Le polyester est-il injustement diabolisé ? Une ingénieure textile nous explique
13/2/2024
Traduction: Anne-Salomé Evéquoz
Les gens ont tendance à froncer le nez devant les vêtements en polyester. Pourtant, comme l’explique l’enseignante Angela Wagner, ce matériau a sa raison d’être.
Le polyester est l’une des fibres les plus utilisées dans l’industrie textile, et beaucoup le considèrent comme du plastique bon marché. Pourtant, du point de vue de la technique textile, ce matériau a beaucoup à offrir. Angela Wagner, ingénieure textile diplômée, enseigne à l’École suisse du textile STF où elle dirige la filière Junior Product Manager. Elle explique ce qui rend le polyester unique, pourquoi il sent mauvais plus vite que les fibres naturelles et quelles innovations durables font actuellement l’objet de recherches.

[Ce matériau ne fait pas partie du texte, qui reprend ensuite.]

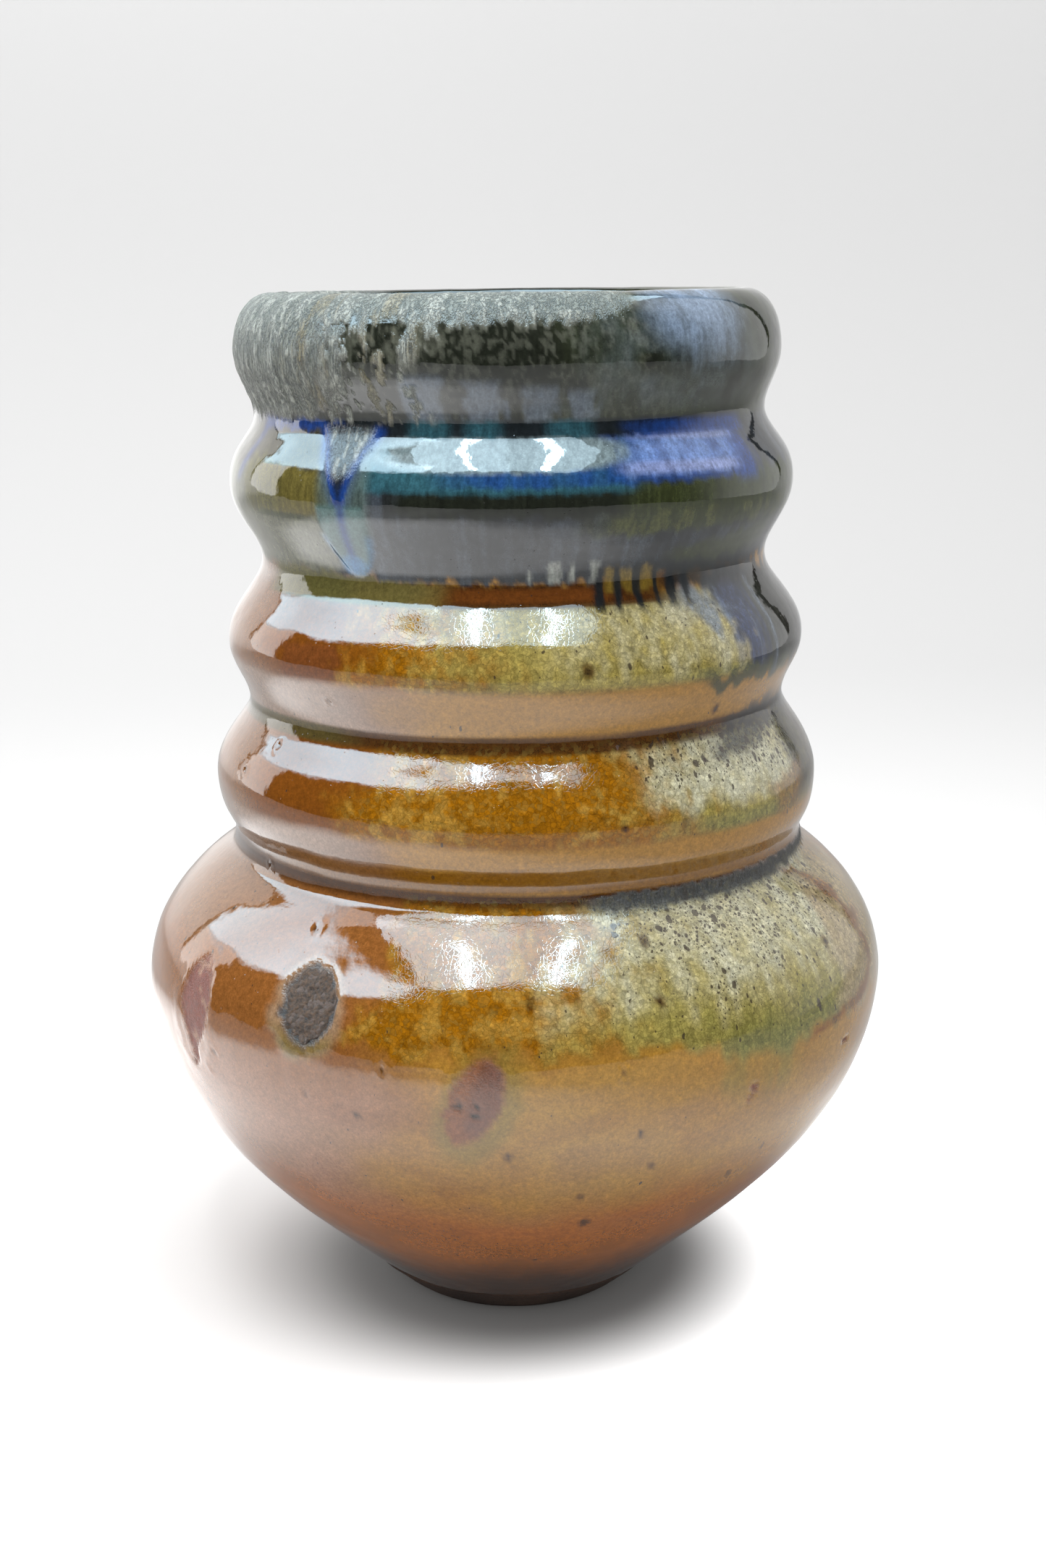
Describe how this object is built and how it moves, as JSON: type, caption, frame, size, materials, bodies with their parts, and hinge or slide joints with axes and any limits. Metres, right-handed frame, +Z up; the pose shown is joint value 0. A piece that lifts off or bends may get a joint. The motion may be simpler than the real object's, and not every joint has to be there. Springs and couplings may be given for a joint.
{
  "type": "stoneware vase",
  "caption": "Tall wood-fired stoneware vase with a round bowl, a wide ribbed neck, a rolled lip and layered ash and cobalt glazes.",
  "frame": {"origin": "centre of the foot, on the surface that the vase stands on", "axes": "+Z up the vase to its mouth, -Y towards the front with the firing scars, +X to the right seen from the front"},
  "size_m": [0.2216, 0.2216, 0.3008],
  "materials": {
    "stoneware_clay": "bare wood-fired stoneware, toasted red-brown, dry and slightly gritty",
    "luting_slip": "fired joining slip, matte buff",
    "ash_glaze": "glossy amber and olive ash glaze, finely crackled, with iron specks",
    "cobalt_glaze": "very glossy blue-black glaze with pale blue opalescent runs and grey crusted ash",
    "liner_glaze": "thin glossy olive-brown liner glaze",
    "wad_grit": "rough, dry, dark grit"
  },
  "bodies": {
    "root": {"lower_body": "stoneware_clay", "neck": "stoneware_clay", "seam_slip": "luting_slip", "body_glaze": "ash_glaze", "neck_glaze": "cobalt_glaze", "liner_glaze": "liner_glaze", "wad_residue": "wad_grit"}
  },
  "joints": []
}
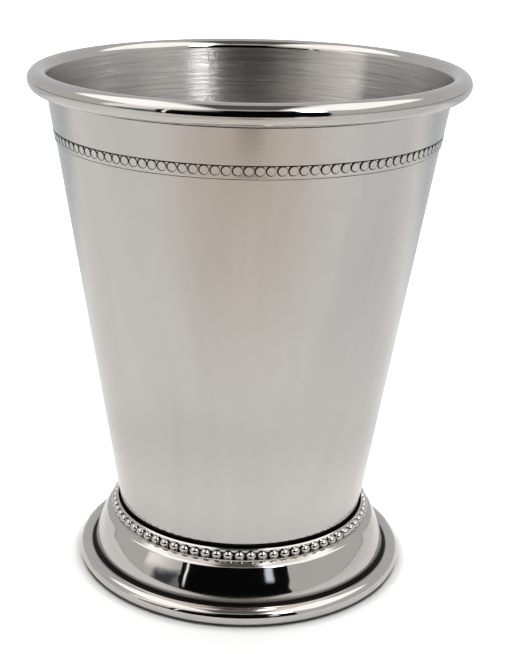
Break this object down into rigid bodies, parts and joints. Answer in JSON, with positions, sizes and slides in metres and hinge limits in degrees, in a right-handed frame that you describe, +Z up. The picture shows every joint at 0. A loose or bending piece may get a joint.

Angela, le polyester a mauvaise réputation. En tant qu’experte en textile, tu l’évites au maximum ?
Bien au contraire. Passionnée d’ingénierie textile, j’aime tous les types de fibres.
Qu’est-ce qui te passionne dans le polyester ?
Le polyester est une matière propice à la transformation. C’est en particulier dans le domaine fonctionnel que ce matériau excelle et peut offrir plus d’avantages que les fibres naturelles.
Les fibres naturelles ne sont donc pas fondamentalement meilleures ?
Non. Le choix de la fibre dépend toujours de ce que le vêtement doit pouvoir faire en fin de compte.
Qu’est-ce qui fait du polyester un choix populaire pour les vêtements techniques ?
Le polyester a une grande résistance à la déchirure tout en étant indéformable, résistant à la lumière et aux intempéries. C’est une matière donc très robuste. En outre, la fibre n’absorbe pratiquement pas d’humidité. Cela est particulièrement pertinent dans le domaine du sport et des activités de plein air.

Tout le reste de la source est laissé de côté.